++++ DATA SUPPLIED

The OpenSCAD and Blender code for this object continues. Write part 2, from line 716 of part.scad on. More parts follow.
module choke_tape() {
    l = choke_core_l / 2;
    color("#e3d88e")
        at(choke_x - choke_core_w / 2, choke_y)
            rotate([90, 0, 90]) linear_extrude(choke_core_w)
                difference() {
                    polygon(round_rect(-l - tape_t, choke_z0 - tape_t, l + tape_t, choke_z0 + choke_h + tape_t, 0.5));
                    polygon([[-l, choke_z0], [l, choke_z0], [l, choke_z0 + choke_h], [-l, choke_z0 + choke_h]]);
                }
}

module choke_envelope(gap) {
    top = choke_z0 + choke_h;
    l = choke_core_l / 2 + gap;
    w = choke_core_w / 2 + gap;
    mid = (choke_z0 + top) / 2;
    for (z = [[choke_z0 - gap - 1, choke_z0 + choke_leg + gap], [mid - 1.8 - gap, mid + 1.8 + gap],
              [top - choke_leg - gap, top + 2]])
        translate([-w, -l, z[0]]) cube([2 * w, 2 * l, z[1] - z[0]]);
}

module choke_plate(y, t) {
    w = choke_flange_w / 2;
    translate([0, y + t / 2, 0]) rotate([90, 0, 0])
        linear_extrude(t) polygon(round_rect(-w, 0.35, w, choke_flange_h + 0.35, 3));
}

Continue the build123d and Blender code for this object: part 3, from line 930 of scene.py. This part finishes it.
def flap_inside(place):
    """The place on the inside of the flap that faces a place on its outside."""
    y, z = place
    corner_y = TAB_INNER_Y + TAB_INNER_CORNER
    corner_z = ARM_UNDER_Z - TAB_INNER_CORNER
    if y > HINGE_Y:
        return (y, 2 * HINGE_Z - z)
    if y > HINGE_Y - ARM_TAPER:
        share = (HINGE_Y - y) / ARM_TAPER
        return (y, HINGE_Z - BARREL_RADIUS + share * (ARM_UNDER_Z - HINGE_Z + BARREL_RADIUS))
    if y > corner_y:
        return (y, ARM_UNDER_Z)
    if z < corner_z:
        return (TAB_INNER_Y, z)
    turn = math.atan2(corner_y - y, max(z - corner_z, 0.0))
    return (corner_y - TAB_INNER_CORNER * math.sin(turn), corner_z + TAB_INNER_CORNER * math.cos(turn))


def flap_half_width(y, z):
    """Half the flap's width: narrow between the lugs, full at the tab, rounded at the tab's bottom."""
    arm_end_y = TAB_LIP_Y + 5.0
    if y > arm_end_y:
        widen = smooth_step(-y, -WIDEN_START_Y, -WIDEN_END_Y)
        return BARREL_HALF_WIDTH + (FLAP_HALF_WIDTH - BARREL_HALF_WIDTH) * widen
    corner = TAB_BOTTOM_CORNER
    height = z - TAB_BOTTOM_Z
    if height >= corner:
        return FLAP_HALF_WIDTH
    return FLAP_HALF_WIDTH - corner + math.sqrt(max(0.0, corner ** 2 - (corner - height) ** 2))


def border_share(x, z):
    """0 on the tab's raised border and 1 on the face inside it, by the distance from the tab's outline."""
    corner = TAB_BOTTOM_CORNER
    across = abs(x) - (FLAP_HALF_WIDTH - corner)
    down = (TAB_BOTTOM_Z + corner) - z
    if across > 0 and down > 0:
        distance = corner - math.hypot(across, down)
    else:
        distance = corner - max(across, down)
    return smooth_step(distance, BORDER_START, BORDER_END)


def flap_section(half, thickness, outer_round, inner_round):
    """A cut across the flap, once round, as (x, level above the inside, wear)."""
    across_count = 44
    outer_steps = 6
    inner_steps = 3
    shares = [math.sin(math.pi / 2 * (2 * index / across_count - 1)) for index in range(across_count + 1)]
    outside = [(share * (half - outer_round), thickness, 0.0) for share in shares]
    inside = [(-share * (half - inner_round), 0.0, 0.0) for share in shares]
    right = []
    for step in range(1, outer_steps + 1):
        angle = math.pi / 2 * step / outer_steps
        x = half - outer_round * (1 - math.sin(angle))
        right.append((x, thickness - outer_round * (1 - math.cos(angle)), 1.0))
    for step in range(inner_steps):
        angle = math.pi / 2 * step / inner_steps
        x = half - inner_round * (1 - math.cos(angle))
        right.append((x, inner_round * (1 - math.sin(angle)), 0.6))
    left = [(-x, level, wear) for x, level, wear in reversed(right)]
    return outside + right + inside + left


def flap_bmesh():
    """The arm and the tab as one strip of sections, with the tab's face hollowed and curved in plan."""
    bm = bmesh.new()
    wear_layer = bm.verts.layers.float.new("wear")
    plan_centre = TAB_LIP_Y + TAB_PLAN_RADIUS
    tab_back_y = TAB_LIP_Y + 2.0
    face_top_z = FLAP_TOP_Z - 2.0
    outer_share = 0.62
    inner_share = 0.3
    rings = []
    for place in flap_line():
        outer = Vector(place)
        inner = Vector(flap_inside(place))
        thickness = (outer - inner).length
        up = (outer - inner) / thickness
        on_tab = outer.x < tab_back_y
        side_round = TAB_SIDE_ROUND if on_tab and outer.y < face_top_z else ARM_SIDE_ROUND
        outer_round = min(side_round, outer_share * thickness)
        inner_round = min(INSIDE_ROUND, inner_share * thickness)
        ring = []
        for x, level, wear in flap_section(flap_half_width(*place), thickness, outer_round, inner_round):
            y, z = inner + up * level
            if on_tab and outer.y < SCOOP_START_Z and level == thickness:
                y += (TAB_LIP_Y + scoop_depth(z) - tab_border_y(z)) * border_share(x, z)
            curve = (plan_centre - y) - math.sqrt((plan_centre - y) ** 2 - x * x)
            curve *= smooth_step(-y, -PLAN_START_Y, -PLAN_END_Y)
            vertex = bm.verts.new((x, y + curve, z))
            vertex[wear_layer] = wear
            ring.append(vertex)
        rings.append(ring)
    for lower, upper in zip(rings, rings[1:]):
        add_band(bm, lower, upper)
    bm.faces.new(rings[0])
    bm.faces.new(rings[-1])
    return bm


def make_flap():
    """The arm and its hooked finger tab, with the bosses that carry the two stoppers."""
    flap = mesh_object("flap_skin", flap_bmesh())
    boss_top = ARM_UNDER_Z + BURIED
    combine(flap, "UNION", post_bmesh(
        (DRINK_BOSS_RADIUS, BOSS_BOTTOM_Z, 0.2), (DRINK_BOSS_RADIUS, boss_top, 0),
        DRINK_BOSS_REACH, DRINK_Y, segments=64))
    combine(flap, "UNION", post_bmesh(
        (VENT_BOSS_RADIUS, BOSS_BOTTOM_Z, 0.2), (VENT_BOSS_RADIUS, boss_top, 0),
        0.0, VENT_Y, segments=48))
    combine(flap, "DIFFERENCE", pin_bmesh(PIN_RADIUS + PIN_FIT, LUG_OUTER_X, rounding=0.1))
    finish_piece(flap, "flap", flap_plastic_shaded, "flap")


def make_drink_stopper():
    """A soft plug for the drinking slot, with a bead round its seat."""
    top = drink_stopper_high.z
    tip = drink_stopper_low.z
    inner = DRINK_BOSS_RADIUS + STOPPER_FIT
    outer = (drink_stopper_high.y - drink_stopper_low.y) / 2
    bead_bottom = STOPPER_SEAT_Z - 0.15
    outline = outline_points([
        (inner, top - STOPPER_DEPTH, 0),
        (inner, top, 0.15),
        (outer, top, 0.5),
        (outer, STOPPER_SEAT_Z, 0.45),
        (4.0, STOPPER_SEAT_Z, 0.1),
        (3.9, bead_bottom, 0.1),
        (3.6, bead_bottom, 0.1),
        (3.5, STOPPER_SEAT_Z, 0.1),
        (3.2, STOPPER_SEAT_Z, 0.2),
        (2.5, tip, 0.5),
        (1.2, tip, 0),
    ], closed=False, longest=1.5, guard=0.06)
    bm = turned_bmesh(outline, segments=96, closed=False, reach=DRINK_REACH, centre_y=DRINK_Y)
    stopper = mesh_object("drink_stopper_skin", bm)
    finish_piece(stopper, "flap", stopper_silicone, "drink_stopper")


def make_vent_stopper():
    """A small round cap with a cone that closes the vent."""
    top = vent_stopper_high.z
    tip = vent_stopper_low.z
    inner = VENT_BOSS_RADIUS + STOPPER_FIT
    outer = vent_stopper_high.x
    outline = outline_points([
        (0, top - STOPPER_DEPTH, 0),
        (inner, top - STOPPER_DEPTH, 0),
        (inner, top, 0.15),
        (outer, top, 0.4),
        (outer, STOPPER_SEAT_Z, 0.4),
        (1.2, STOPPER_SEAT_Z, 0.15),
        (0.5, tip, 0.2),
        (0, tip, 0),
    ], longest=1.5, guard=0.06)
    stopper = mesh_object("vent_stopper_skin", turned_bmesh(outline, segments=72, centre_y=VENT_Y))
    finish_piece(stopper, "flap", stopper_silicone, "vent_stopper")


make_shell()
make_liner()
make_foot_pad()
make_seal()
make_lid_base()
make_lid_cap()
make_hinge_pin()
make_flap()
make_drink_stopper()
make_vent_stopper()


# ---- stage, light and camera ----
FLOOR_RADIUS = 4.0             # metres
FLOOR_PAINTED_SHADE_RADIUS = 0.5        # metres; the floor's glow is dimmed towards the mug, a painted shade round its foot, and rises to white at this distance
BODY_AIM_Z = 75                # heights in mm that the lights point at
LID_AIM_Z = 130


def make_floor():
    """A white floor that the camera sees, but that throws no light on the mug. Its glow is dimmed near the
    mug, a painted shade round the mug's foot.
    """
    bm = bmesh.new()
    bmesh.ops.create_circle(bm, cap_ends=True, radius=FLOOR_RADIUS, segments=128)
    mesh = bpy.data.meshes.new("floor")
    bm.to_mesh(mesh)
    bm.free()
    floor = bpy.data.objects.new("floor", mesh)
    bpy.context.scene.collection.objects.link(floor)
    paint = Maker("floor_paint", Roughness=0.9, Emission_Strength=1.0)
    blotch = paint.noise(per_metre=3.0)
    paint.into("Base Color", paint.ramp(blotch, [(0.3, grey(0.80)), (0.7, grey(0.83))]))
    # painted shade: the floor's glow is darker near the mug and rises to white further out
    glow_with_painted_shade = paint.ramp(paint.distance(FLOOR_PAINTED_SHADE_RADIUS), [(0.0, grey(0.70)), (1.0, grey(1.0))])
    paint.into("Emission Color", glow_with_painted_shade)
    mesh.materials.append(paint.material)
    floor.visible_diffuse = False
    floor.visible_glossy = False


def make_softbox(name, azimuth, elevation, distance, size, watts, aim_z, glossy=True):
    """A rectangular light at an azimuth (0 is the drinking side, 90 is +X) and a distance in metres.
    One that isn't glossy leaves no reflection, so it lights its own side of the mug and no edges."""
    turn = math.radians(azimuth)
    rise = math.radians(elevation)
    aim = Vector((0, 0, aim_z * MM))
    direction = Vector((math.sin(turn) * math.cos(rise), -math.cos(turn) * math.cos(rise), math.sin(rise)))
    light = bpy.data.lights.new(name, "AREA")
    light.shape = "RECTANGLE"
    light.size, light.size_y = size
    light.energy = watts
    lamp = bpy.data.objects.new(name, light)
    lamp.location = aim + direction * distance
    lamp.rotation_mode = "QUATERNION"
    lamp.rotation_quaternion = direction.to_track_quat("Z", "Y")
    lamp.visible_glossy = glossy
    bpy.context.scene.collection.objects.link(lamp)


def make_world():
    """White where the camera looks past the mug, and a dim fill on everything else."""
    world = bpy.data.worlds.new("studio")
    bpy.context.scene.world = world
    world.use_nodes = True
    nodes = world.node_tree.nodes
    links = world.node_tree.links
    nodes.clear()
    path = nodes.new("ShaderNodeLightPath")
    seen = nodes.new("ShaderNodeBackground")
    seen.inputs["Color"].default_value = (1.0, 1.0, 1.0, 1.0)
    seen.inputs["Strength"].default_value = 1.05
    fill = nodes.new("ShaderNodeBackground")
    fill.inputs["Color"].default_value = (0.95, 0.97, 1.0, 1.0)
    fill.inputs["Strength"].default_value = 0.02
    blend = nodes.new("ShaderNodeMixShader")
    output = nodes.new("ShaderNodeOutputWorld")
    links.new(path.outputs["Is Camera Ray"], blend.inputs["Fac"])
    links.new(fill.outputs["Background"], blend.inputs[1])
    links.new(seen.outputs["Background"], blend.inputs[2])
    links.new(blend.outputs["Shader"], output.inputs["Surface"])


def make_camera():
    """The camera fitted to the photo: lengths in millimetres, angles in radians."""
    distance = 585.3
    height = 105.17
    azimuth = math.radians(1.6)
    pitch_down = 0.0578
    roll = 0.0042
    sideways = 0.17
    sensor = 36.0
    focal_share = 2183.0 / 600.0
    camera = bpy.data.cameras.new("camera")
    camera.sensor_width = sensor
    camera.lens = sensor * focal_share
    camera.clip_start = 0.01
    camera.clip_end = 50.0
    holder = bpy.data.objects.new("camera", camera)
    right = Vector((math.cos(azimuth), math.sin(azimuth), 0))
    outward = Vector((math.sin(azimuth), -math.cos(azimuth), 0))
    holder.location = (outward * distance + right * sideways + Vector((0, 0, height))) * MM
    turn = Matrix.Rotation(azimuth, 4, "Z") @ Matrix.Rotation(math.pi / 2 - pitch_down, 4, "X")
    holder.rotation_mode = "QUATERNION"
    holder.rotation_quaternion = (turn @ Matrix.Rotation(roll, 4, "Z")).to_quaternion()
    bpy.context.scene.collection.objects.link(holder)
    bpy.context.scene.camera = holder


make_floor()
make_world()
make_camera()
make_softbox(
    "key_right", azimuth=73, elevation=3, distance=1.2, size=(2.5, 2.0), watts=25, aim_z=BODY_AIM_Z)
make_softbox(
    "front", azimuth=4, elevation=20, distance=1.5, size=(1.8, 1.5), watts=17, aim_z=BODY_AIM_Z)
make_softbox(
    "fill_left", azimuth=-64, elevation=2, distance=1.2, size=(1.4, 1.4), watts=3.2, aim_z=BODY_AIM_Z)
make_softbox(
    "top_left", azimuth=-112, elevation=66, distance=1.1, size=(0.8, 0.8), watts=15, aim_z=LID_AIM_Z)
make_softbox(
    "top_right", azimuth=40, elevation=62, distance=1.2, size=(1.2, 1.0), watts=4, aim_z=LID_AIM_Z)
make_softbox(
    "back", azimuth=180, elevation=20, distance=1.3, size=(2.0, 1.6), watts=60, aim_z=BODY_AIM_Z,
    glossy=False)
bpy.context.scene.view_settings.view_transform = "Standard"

++++++++

### WHAT YOU WILL DO
Retype, in the same exact form, the lines of the material above from the line holding "Continue the build123d" through the line holding "return (corner_y - TAB_INNER_CORNER".

### ANSWER TO THIS EXERCISE
Continue the build123d and Blender code for this object: part 3, from line 930 of scene.py. This part finishes it.
def flap_inside(place):
    """The place on the inside of the flap that faces a place on its outside."""
    y, z = place
    corner_y = TAB_INNER_Y + TAB_INNER_CORNER
    corner_z = ARM_UNDER_Z - TAB_INNER_CORNER
    if y > HINGE_Y:
        return (y, 2 * HINGE_Z - z)
    if y > HINGE_Y - ARM_TAPER:
        share = (HINGE_Y - y) / ARM_TAPER
        return (y, HINGE_Z - BARREL_RADIUS + share * (ARM_UNDER_Z - HINGE_Z + BARREL_RADIUS))
    if y > corner_y:
        return (y, ARM_UNDER_Z)
    if z < corner_z:
        return (TAB_INNER_Y, z)
    turn = math.atan2(corner_y - y, max(z - corner_z, 0.0))
    return (corner_y - TAB_INNER_CORNER * math.sin(turn), corner_z + TAB_INNER_CORNER * math.cos(turn))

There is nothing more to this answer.